18 and 19, 2011. At the conclusion of the trial, the trial court determined that

Collins’ heirs at law pursuant to R.C. 2105.06 were Easter, Eddis, William, and

-4- Case No. 1-11-63

Jonathon. Tolbert appeals from this judgment and raises the following

assignments of error.

First Assignment of Error

The trial court erred as a matter of law, by not properly applying the entirety of [R.C. 3111] and misapplying [R.C. 3705.23(A)(3)], when determining the parent-child relationship between the Decedent and the Defendants.

Second Assignment of Error

The trial court lacked sufficient evidence to find that a common law marriage existed.

Third Assignment of Error

The trial court erred as a matter of law, by finding that a common law marriage existed after the statute of limitations for proving a civil contract had expired.

Fourth Assignment of Error

Since the Defendants were neither parties to the marriage contract, nor intended third (sic) beneficiaries to the marriage contract, the Defendants are precluded from bringing an action on said contract.

Fifth Assignment of Error

The Defendant’s attempt to prove a common law marriage is barred by the equitable defense of laches.

Sixth Assignment of Error

The trial court erred as a matter of law when it denied [Tolbert’s] motion for summary judgment.

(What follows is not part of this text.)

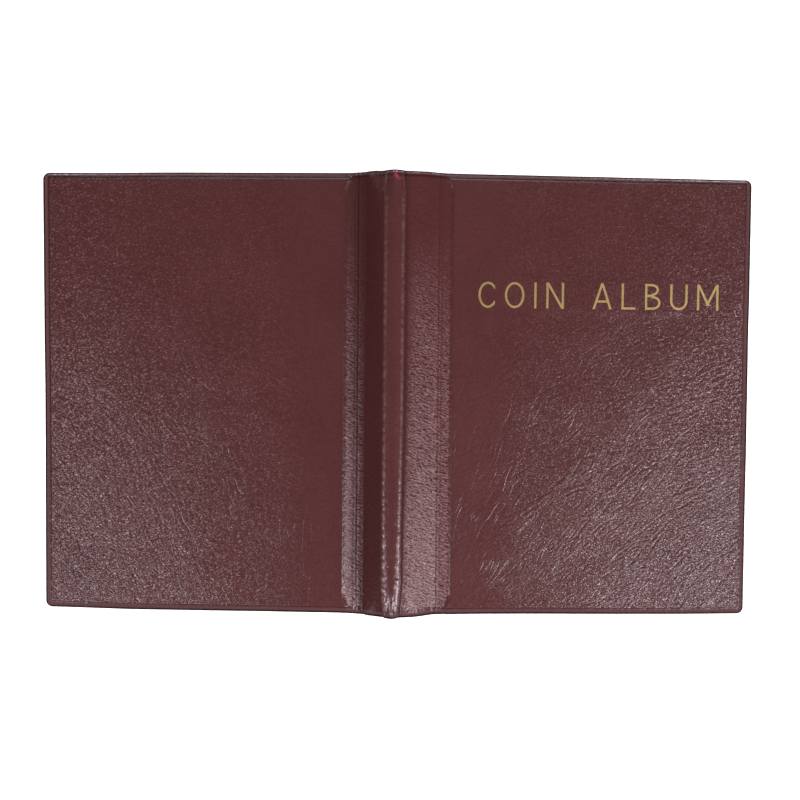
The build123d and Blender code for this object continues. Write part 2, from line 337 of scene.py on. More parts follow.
def sag(s, y):
    """How far the ridge's edges dip at its two ends."""
    a = np.abs(s)
    edge = edge_of_ridge(s, y)
    return 1.2 * smooth(np.abs(y), 60, 73) * smooth(a, 0, edge) * (1 - smooth(a, edge, 9))


def puckers(s, y):
    """How much of the puckered edges is left near the head, how worn they are, and their wave."""
    wave = 0.5 + 0.5 * np.cos(2 * math.pi * y / PUCKER + 0.9 * sample(RIPPLE, s, y))
    return 1 - smooth(y, 58, 67), 0.25 + 0.95 * smooth(-y, 10, 62), wave


def top_height(s, y):
    """Outer face's height over the middle line of the sheet."""
    a = np.abs(s)
    panel = on_panel(a, y)
    h = SHEET / 2 + (PANEL - SHEET) / 2 * panel
    ridge = 1 - smooth(a, RIDGE_HALF + 0.2, RIDGE_HALF + 1.6)
    h = h + CROWN * np.clip(1 - (a / RIDGE_HALF) ** 2, 0, 1)
    h = h - sag(s, y)

    pebble, ripple, crease = sample(PEBBLE, s, y), sample(RIPPLE, s, y), sample(CREASE, s, y)
    fade, worn, wave = puckers(s, y)
    weld = bump(a, edge_of_ridge(s, y) - 0.1, 0.3 + 0.25 * smooth(-y, 45, 68))
    h = h + fade * weld * (0.08 + np.where(s < 0, 0.16, 0.1) * worn * wave + 0.05 * worn * pebble)
    h = h - fade * 0.09 * worn * dots(s, y)
    h = h + ridge * 0.03 * ripple * smooth(-y, 20, 68)

    h = h + 0.16 * bump(a, GROOVE, 0.24) - 0.11 * bump(a, GROOVE - 0.6, 0.26) - 0.11 * bump(a, GROOVE + 0.6, 0.26)
    h = h + (1 - panel) * (1 - ridge) * (0.035 * pebble + 0.02 * ripple)
    flat = np.where(s > 0, title_patch(s, y), 0)
    swell = 0.07 * sample(SWELL, s, y) * smooth(a, GROOVE + 6, GROOVE + 18)
    h = h + panel * (1 - flat) * (0.016 * pebble + swell)
    return h + (1 - 0.8 * flat) * (1 - ridge) * np.where(flat > 0.5, np.minimum(crease, 0), crease)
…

In the interests of clarity, the assignments of error will be addressed out of order.

-5- Case No. 1-11-63

{¶9} In the sixth assignment of error, Tolbert claims that the trial court

erred in denying his motion for summary judgment. When reviewing a motion for

summary judgment, courts must proceed cautiously and award summary judgment

only when appropriate. Franks v. The Lima News (1996), 109 Ohio App.3d 408,

672 N.E.2d 245. “Civ.R. 56(C) provides that before summary judgment may be

granted, it must be determined that (1) no genuine issues as to any material fact

remains to be litigated; (2) the moving party is entitled to judgment as a matter of

law; and (3) it appears from the evidence that reasonable minds can come to but

one conclusion, and viewing the evidence most strongly in favor of the nonmoving

party, that conclusion is adverse to the nonmoving party.” State ex rel. Howard v.